> [Dataset entries]:
• • • • • • •

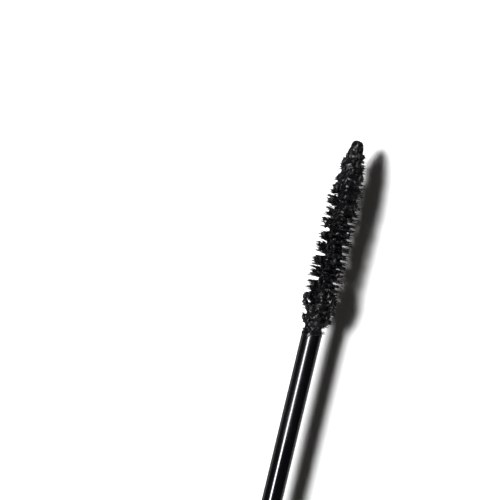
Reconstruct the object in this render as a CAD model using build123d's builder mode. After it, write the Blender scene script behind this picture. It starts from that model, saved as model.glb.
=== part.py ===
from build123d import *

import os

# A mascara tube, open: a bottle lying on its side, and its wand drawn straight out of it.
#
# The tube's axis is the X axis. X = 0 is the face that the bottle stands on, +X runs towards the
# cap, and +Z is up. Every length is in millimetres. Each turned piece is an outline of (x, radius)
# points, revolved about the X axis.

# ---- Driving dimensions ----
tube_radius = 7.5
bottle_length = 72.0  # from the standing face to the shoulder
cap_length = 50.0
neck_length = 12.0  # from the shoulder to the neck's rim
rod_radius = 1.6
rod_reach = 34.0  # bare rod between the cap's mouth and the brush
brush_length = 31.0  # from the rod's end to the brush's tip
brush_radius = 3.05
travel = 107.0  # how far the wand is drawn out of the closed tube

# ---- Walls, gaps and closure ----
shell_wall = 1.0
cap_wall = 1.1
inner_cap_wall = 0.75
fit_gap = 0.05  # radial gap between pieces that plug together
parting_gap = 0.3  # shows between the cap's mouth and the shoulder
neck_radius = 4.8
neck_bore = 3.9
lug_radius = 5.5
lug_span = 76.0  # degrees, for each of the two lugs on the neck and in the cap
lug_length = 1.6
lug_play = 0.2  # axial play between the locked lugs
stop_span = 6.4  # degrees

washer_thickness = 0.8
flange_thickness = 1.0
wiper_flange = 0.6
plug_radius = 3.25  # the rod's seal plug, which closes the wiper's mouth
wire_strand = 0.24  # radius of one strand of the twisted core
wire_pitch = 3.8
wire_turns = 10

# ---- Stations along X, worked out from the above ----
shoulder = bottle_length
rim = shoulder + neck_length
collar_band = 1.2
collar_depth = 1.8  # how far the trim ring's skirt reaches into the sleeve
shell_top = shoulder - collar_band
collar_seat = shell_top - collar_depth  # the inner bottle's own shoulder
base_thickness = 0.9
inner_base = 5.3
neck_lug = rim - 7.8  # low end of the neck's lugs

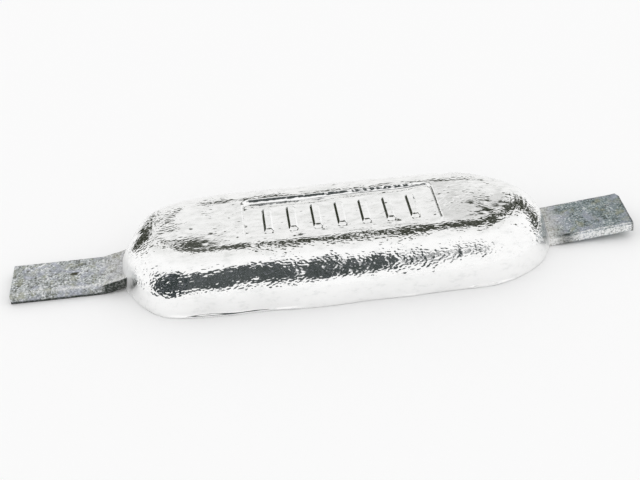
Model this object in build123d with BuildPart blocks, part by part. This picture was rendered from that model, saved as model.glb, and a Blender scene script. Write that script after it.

• • • • • • •

> [Instructions for the task]:
Repeat the material from above exactly, word for word.

> [Output below]:
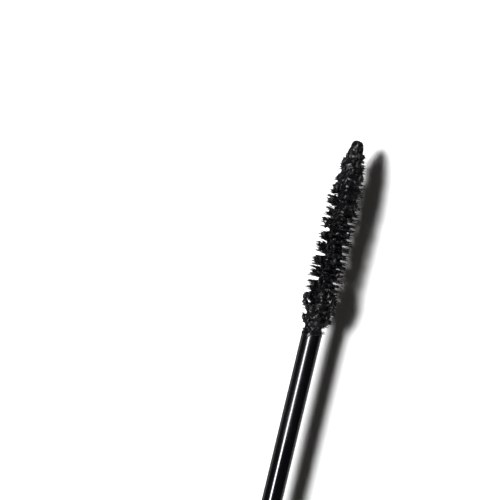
Reconstruct the object in this render as a CAD model using build123d's builder mode. After it, write the Blender scene script behind this picture. It starts from that model, saved as model.glb.
=== part.py ===
from build123d import *

import os

# A mascara tube, open: a bottle lying on its side, and its wand drawn straight out of it.
#
# The tube's axis is the X axis. X = 0 is the face that the bottle stands on, +X runs towards the
# cap, and +Z is up. Every length is in millimetres. Each turned piece is an outline of (x, radius)
# points, revolved about the X axis.

# ---- Driving dimensions ----
tube_radius = 7.5
bottle_length = 72.0  # from the standing face to the shoulder
cap_length = 50.0
neck_length = 12.0  # from the shoulder to the neck's rim
rod_radius = 1.6
rod_reach = 34.0  # bare rod between the cap's mouth and the brush
brush_length = 31.0  # from the rod's end to the brush's tip
brush_radius = 3.05
travel = 107.0  # how far the wand is drawn out of the closed tube

# ---- Walls, gaps and closure ----
shell_wall = 1.0
cap_wall = 1.1
inner_cap_wall = 0.75
fit_gap = 0.05  # radial gap between pieces that plug together
parting_gap = 0.3  # shows between the cap's mouth and the shoulder
neck_radius = 4.8
neck_bore = 3.9
lug_radius = 5.5
lug_span = 76.0  # degrees, for each of the two lugs on the neck and in the cap
lug_length = 1.6
lug_play = 0.2  # axial play between the locked lugs
stop_span = 6.4  # degrees

washer_thickness = 0.8
flange_thickness = 1.0
wiper_flange = 0.6
plug_radius = 3.25  # the rod's seal plug, which closes the wiper's mouth
wire_strand = 0.24  # radius of one strand of the twisted core
wire_pitch = 3.8
wire_turns = 10

# ---- Stations along X, worked out from the above ----
shoulder = bottle_length
rim = shoulder + neck_length
collar_band = 1.2
collar_depth = 1.8  # how far the trim ring's skirt reaches into the sleeve
shell_top = shoulder - collar_band
collar_seat = shell_top - collar_depth  # the inner bottle's own shoulder
base_thickness = 0.9
inner_base = 5.3
neck_lug = rim - 7.8  # low end of the neck's lugs

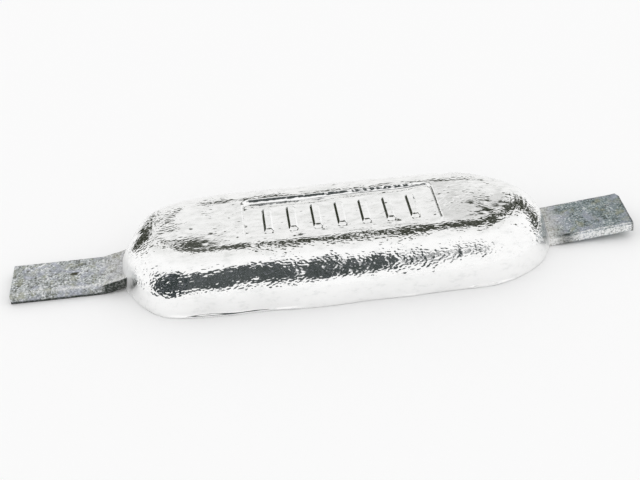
Model this object in build123d with BuildPart blocks, part by part. This picture was rendered from that model, saved as model.glb, and a Blender scene script. Write that script after it.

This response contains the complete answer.